> _Exercise task_
Copy only this: the line containing "cover_plate = drill(make_blank())", the line containing "points = [vertex.co", and every line between them, exactly as written.
%%
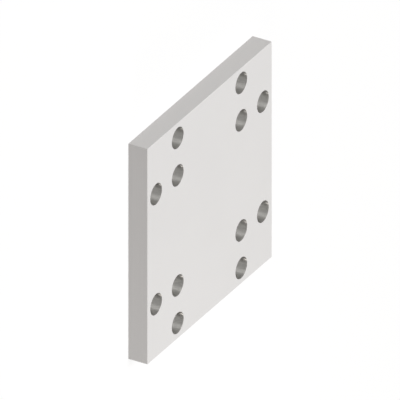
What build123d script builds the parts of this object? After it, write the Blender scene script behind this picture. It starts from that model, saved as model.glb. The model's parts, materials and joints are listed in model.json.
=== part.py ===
from build123d import *

import os

# Square cover plate for a bolted frame: one flat piece of aluminium with plain through holes.
# The holes fill a square field of four rows and four columns, all but its corner places. So each
# corner of the plate has three of them in an L, to bolt it over the end of a column, or across
# the joint of two rails. The outside edges and the hole mouths are broken with a light chamfer.
#
# Frame: the plate lies on its back face. +Z is the outward normal of the front face, and X and Y
# run along the sides. The origin is the centre of the back face. All sizes are in millimetres.

# Plate
plate_length = 90.0  # side along X
plate_width = 90.0  # side along Y
plate_thickness = 8.0  # along Z
edge_break = 0.1  # chamfer on the twelve outside edges

# Bolt holes
hole_diameter = 8.5  # clearance for an 8 mm screw
outer_row_inset = 6.35  # from an edge of the plate to the centres of the row beside it
inner_row_inset = 22.0  # from an edge of the plate to the centres of the next row in
mouth_break = 0.1  # chamfer at both ends of every hole

# Which way each corner of the plate lies from its centre, along X and Y
corner_sides = [(-1, -1), (1, -1), (1, 1), (-1, 1)]


def corner_group(x_side, y_side):
    """Centres of one corner's L of holes: its inner hole, and one beyond that along each axis."""
    inner_x = x_side * (plate_length / 2 - inner_row_inset)
    inner_y = y_side * (plate_width / 2 - inner_row_inset)
    outer_x = x_side * (plate_length / 2 - outer_row_inset)
    outer_y = y_side * (plate_width / 2 - outer_row_inset)
    return [(inner_x, inner_y), (outer_x, inner_y), (inner_x, outer_y)]


def make_blank():
    """The plate before drilling, with its outside edges broken."""
    with BuildPart() as blank:
        with BuildSketch():
            Rectangle(plate_length, plate_width)
        extrude(amount=plate_thickness)
        chamfer(blank.edges(), edge_break)
    return blank.part


def drill(blank):
    """The plate with every hole drilled right through it and deburred at both faces."""
    with BuildPart() as plate:
        add(blank)
        for x_side, y_side in corner_sides:
            with Locations(*corner_group(x_side, y_side)):
                Hole(hole_diameter / 2)
        mouths = plate.edges().filter_by(GeomType.CIRCLE)
        chamfer(mouths, mouth_break)
    return plate.part


os.makedirs("parts", exist_ok=True)
cover_plate = drill(make_blank())
cover_plate.label = "cover_plate"
export_step(cover_plate, "parts/cover_plate.step")
print("cover_plate:", cover_plate.bounding_box().size, "volume", round(cover_plate.volume), "mm3")
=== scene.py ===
# %% [markdown]
# # Dressing a machined cover plate
#
# The real object is one square of thick aluminium flat, clear anodised to a satin grey, with
# twelve bolt holes drilled straight through it. It has no moving part and nothing is fitted to it,
# so everything that makes it look real is in three places. These are the crispness of its edges,
# the difference between its rolled faces, milled sides and drilled holes, and the light.
#
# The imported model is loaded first. It fixes the size and place of everything that follows.

import json
from math import atan2, cos, pi, radians, sin

import bpy
from mathutils import Matrix, Vector


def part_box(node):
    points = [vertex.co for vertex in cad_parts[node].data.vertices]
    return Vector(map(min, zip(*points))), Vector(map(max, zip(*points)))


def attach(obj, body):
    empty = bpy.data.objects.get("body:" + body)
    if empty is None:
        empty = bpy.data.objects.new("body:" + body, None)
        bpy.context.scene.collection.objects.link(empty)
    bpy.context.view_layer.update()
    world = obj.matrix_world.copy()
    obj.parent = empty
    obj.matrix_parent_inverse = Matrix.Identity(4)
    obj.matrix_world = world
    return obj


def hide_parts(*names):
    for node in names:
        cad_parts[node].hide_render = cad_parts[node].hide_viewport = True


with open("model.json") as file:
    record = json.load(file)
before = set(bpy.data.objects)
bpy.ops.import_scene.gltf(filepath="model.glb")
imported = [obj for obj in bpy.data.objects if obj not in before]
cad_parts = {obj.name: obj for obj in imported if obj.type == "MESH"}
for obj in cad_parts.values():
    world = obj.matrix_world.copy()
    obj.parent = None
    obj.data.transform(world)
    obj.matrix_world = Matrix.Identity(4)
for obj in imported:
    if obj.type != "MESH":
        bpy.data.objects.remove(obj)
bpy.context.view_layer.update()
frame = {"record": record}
plate_low, plate_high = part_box("cover_plate")
plate_size = plate_high - plate_low
mm = 0.001  # Blender works in metres
print("plate, in mm:", [round(side / mm, 2) for side in plate_size])

# %% [markdown]
# The holes are where the record's bolt patterns say. Each pattern is a rectangle of four holes, and
# it gives the rectangle's centre, its two spacings and the holes' radius. Reading them from there
# is safer than typing them again, because a changed plate then brings its changed holes along.

# %% Read the holes from the record
bolt_patterns = [mount for mount in frame["record"]["mounts"] if mount["kind"] == "bolt_pattern"]
hole_radius = bolt_patterns[0]["dims"]["hole_r_mm"] * mm


def pattern_centres(pattern):
    """The four hole centres of one bolt pattern, on the plate's back face."""
    centre = Vector(pattern["pos_m"])
    half_x = pattern["dims"]["spacing_x_mm"] / 2 * mm
    half_y = pattern["dims"]["spacing_y_mm"] / 2 * mm
    signs = [(-1, -1), (1, -1), (1, 1), (-1, 1)]
    return [Vector((centre.x + x * half_x, centre.y + y * half_y, plate_low.z)) for x, y in signs]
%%
> _Exercise solution_
cover_plate = drill(make_blank())
cover_plate.label = "cover_plate"
export_step(cover_plate, "parts/cover_plate.step")
print("cover_plate:", cover_plate.bounding_box().size, "volume", round(cover_plate.volume), "mm3")
=== scene.py ===
# %% [markdown]
# # Dressing a machined cover plate
#
# The real object is one square of thick aluminium flat, clear anodised to a satin grey, with
# twelve bolt holes drilled straight through it. It has no moving part and nothing is fitted to it,
# so everything that makes it look real is in three places. These are the crispness of its edges,
# the difference between its rolled faces, milled sides and drilled holes, and the light.
#
# The imported model is loaded first. It fixes the size and place of everything that follows.

import json
from math import atan2, cos, pi, radians, sin

import bpy
from mathutils import Matrix, Vector


def part_box(node):
    points = [vertex.co for vertex in cad_parts[node].data.vertices]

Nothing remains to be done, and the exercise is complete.